Exercise prompt: Please return the full listing below without altering anything.

+---+

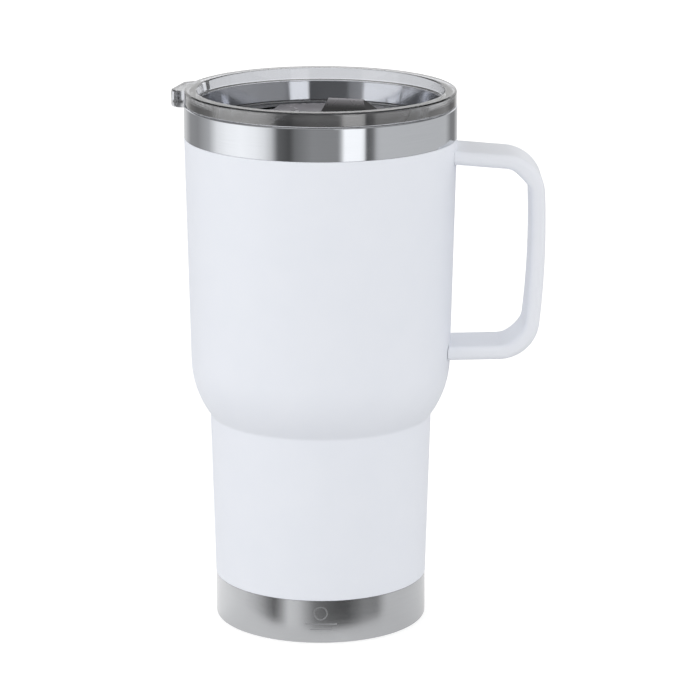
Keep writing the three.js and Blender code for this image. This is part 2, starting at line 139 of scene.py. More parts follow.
def wall_line(inset, bottom, top):
    """The coated wall moved inwards: lower wall, hollow fillet, round shoulder, upper wall."""
    upper, lower = math.atan(UPPER_TAPER), math.atan(LOWER_TAPER)
    centre_x = upper_radius(SHOULDER_TOP) - SHOULDER_R * math.cos(upper)
    centre_z = SHOULDER_TOP + SHOULDER_R * math.sin(upper)
    offset = NECK_FILLET / math.cos(lower)
    neck_z = SHOULDER_TOP - SHOULDER_R / 2
    for _ in range(20):
        across = lower_radius(neck_z) + offset - centre_x
        neck_z = centre_z - math.sqrt((SHOULDER_R + NECK_FILLET) ** 2 - across**2)
    neck_x = lower_radius(neck_z) + offset
    meet = math.degrees(math.atan2(neck_z - centre_z, neck_x - centre_x))
    fillet = arc(neck_x, neck_z, NECK_FILLET + inset, 180 - math.degrees(lower), 180 + meet, 6)
    shoulder = arc(centre_x, centre_z, SHOULDER_R - inset, meet, -math.degrees(upper), 28)
    foot = (lower_radius(bottom) - inset, bottom)
    head = (upper_radius(top) - inset, top)
    return [foot, *fillet, *shoulder[1:], head]


# ---- meshes --------------------------------------------------------------------------------------


def lathe(outline, facets=ROUND):
    """A solid turned about Z from an anticlockwise outline, whose ends may lie on the axis."""
    bm = bmesh.new()
    rings = []
    for r, z in outline:
        if r == 0:
            rings.append([bm.verts.new((0, 0, z * MM))] * facets)
            continue
        angles = [2 * math.pi * k / facets for k in range(facets)]
        rings.append(
            [bm.verts.new((r * MM * math.cos(a), r * MM * math.sin(a), z * MM)) for a in angles]
        )
    pairs = list(zip(rings, rings[1:]))
    if outline[0][0] > 0:
        pairs.append((rings[-1], rings[0]))
    for low, high in pairs:
        for k in range(facets):
            n = (k + 1) % facets
            loop = [low[k], low[n], high[n], high[k]]
            unique = list(dict.fromkeys(loop))
            if len(unique) > 2:
                bm.faces.new(unique)
    return finished(bm)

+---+

Answer to the task:
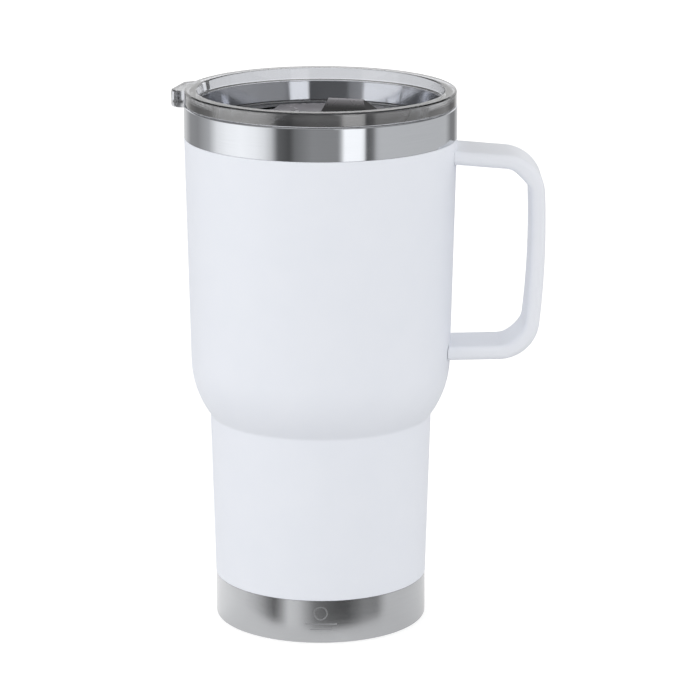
Keep writing the three.js and Blender code for this image. This is part 2, starting at line 139 of scene.py. More parts follow.
def wall_line(inset, bottom, top):
    """The coated wall moved inwards: lower wall, hollow fillet, round shoulder, upper wall."""
    upper, lower = math.atan(UPPER_TAPER), math.atan(LOWER_TAPER)
    centre_x = upper_radius(SHOULDER_TOP) - SHOULDER_R * math.cos(upper)
    centre_z = SHOULDER_TOP + SHOULDER_R * math.sin(upper)
    offset = NECK_FILLET / math.cos(lower)
    neck_z = SHOULDER_TOP - SHOULDER_R / 2
    for _ in range(20):
        across = lower_radius(neck_z) + offset - centre_x
        neck_z = centre_z - math.sqrt((SHOULDER_R + NECK_FILLET) ** 2 - across**2)
    neck_x = lower_radius(neck_z) + offset
    meet = math.degrees(math.atan2(neck_z - centre_z, neck_x - centre_x))
    fillet = arc(neck_x, neck_z, NECK_FILLET + inset, 180 - math.degrees(lower), 180 + meet, 6)
    shoulder = arc(centre_x, centre_z, SHOULDER_R - inset, meet, -math.degrees(upper), 28)
    foot = (lower_radius(bottom) - inset, bottom)
    head = (upper_radius(top) - inset, top)
    return [foot, *fillet, *shoulder[1:], head]


# ---- meshes --------------------------------------------------------------------------------------


def lathe(outline, facets=ROUND):
    """A solid turned about Z from an anticlockwise outline, whose ends may lie on the axis."""
    bm = bmesh.new()
    rings = []
    for r, z in outline:
        if r == 0:
            rings.append([bm.verts.new((0, 0, z * MM))] * facets)
            continue
        angles = [2 * math.pi * k / facets for k in range(facets)]
        rings.append(
            [bm.verts.new((r * MM * math.cos(a), r * MM * math.sin(a), z * MM)) for a in angles]
        )
    pairs = list(zip(rings, rings[1:]))
    if outline[0][0] > 0:
        pairs.append((rings[-1], rings[0]))
    for low, high in pairs:
        for k in range(facets):
            n = (k + 1) % facets
            loop = [low[k], low[n], high[n], high[k]]
            unique = list(dict.fromkeys(loop))
            if len(unique) > 2:
                bm.faces.new(unique)
    return finished(bm)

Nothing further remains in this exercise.